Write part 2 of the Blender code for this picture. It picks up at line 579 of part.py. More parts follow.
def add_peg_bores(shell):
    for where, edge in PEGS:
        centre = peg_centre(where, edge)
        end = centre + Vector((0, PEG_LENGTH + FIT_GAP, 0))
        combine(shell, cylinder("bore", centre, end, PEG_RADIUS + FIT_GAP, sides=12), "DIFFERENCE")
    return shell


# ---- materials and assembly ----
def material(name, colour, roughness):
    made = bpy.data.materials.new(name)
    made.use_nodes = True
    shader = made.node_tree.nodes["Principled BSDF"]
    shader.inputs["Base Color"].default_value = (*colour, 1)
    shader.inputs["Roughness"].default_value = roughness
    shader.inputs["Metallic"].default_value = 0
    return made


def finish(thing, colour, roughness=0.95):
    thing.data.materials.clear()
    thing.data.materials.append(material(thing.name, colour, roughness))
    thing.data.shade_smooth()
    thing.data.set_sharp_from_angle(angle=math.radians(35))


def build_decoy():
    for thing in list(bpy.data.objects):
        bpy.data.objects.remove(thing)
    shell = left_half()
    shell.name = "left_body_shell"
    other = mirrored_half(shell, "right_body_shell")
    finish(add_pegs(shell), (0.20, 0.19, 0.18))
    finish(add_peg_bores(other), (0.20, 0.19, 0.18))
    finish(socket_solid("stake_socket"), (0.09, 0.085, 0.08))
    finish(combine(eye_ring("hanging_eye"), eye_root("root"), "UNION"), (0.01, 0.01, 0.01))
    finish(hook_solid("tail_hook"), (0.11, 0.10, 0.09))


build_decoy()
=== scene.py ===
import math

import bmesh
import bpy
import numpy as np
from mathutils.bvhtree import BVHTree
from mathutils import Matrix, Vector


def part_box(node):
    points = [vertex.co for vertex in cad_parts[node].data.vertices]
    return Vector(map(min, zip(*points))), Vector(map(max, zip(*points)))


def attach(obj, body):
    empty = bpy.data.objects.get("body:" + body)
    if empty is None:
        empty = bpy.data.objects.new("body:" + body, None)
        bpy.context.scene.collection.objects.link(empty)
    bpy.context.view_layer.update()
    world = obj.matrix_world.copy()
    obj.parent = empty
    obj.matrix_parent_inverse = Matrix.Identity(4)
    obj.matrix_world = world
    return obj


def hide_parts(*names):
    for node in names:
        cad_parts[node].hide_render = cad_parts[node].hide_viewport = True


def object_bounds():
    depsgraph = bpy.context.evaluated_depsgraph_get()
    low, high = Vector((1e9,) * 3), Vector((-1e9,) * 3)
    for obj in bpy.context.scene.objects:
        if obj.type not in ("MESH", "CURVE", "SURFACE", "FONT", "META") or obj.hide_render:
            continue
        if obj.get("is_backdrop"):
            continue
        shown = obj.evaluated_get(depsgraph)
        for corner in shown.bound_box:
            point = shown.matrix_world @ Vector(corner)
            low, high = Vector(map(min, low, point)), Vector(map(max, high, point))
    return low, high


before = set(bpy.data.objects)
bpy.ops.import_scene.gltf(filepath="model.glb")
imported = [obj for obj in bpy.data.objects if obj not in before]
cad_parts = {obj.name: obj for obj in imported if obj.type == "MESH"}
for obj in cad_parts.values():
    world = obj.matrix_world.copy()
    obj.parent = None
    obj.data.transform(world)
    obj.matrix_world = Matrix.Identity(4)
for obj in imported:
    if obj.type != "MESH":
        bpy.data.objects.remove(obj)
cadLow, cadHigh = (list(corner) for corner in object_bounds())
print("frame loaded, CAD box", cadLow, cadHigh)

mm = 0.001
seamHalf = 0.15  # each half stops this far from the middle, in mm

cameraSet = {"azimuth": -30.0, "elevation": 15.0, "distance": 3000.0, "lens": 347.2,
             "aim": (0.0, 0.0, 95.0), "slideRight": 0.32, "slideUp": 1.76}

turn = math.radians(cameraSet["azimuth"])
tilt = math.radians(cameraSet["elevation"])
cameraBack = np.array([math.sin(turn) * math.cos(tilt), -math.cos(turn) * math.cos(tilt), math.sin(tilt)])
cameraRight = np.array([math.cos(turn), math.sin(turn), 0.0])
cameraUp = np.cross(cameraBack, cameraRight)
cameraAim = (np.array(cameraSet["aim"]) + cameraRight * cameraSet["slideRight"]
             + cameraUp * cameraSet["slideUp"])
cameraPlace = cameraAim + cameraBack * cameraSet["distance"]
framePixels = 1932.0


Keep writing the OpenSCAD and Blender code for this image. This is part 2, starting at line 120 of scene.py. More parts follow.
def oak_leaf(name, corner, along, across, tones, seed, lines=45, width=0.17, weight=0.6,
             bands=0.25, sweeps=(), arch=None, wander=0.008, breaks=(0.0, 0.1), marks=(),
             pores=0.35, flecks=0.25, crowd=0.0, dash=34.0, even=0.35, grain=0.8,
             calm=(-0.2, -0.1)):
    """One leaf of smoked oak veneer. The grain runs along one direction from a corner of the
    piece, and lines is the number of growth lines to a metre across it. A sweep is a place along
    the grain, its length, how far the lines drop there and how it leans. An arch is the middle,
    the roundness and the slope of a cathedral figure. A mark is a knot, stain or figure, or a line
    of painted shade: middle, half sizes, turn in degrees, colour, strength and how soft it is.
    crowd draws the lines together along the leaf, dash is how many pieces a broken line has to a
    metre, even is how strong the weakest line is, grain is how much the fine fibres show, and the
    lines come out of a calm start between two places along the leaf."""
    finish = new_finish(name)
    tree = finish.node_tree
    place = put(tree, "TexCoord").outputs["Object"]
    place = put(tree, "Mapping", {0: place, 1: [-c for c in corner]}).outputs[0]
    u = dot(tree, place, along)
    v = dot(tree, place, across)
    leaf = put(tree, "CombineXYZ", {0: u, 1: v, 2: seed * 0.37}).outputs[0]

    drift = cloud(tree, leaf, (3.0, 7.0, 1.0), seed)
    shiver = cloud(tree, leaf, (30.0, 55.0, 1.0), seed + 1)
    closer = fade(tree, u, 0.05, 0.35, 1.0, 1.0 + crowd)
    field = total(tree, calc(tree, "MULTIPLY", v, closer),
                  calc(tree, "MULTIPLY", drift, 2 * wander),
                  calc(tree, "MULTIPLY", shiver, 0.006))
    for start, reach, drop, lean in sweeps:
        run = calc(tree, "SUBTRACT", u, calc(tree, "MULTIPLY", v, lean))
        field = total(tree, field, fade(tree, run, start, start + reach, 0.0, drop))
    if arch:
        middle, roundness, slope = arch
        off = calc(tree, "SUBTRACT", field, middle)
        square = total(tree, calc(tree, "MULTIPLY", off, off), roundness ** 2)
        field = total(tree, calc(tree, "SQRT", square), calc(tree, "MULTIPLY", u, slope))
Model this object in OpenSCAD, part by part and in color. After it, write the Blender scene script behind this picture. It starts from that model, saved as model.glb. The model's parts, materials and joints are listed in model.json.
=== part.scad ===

*Exercise directions*
Look through the material above and print exactly the lines from the one containing "thing.data.shade_smooth()" to the one containing "return low, high", both included, and nothing more.

*Written reply*
    thing.data.shade_smooth()
    thing.data.set_sharp_from_angle(angle=math.radians(35))


def build_decoy():
    for thing in list(bpy.data.objects):
        bpy.data.objects.remove(thing)
    shell = left_half()
    shell.name = "left_body_shell"
    other = mirrored_half(shell, "right_body_shell")
    finish(add_pegs(shell), (0.20, 0.19, 0.18))
    finish(add_peg_bores(other), (0.20, 0.19, 0.18))
    finish(socket_solid("stake_socket"), (0.09, 0.085, 0.08))
    finish(combine(eye_ring("hanging_eye"), eye_root("root"), "UNION"), (0.01, 0.01, 0.01))
    finish(hook_solid("tail_hook"), (0.11, 0.10, 0.09))


build_decoy()
=== scene.py ===
import math

import bmesh
import bpy
import numpy as np
from mathutils.bvhtree import BVHTree
from mathutils import Matrix, Vector


def part_box(node):
    points = [vertex.co for vertex in cad_parts[node].data.vertices]
    return Vector(map(min, zip(*points))), Vector(map(max, zip(*points)))


def attach(obj, body):
    empty = bpy.data.objects.get("body:" + body)
    if empty is None:
        empty = bpy.data.objects.new("body:" + body, None)
        bpy.context.scene.collection.objects.link(empty)
    bpy.context.view_layer.update()
    world = obj.matrix_world.copy()
    obj.parent = empty
    obj.matrix_parent_inverse = Matrix.Identity(4)
    obj.matrix_world = world
    return obj


def hide_parts(*names):
    for node in names:
        cad_parts[node].hide_render = cad_parts[node].hide_viewport = True


def object_bounds():
    depsgraph = bpy.context.evaluated_depsgraph_get()
    low, high = Vector((1e9,) * 3), Vector((-1e9,) * 3)
    for obj in bpy.context.scene.objects:
        if obj.type not in ("MESH", "CURVE", "SURFACE", "FONT", "META") or obj.hide_render:
            continue
        if obj.get("is_backdrop"):
            continue
        shown = obj.evaluated_get(depsgraph)
        for corner in shown.bound_box:
            point = shown.matrix_world @ Vector(corner)
            low, high = Vector(map(min, low, point)), Vector(map(max, high, point))
    return low, high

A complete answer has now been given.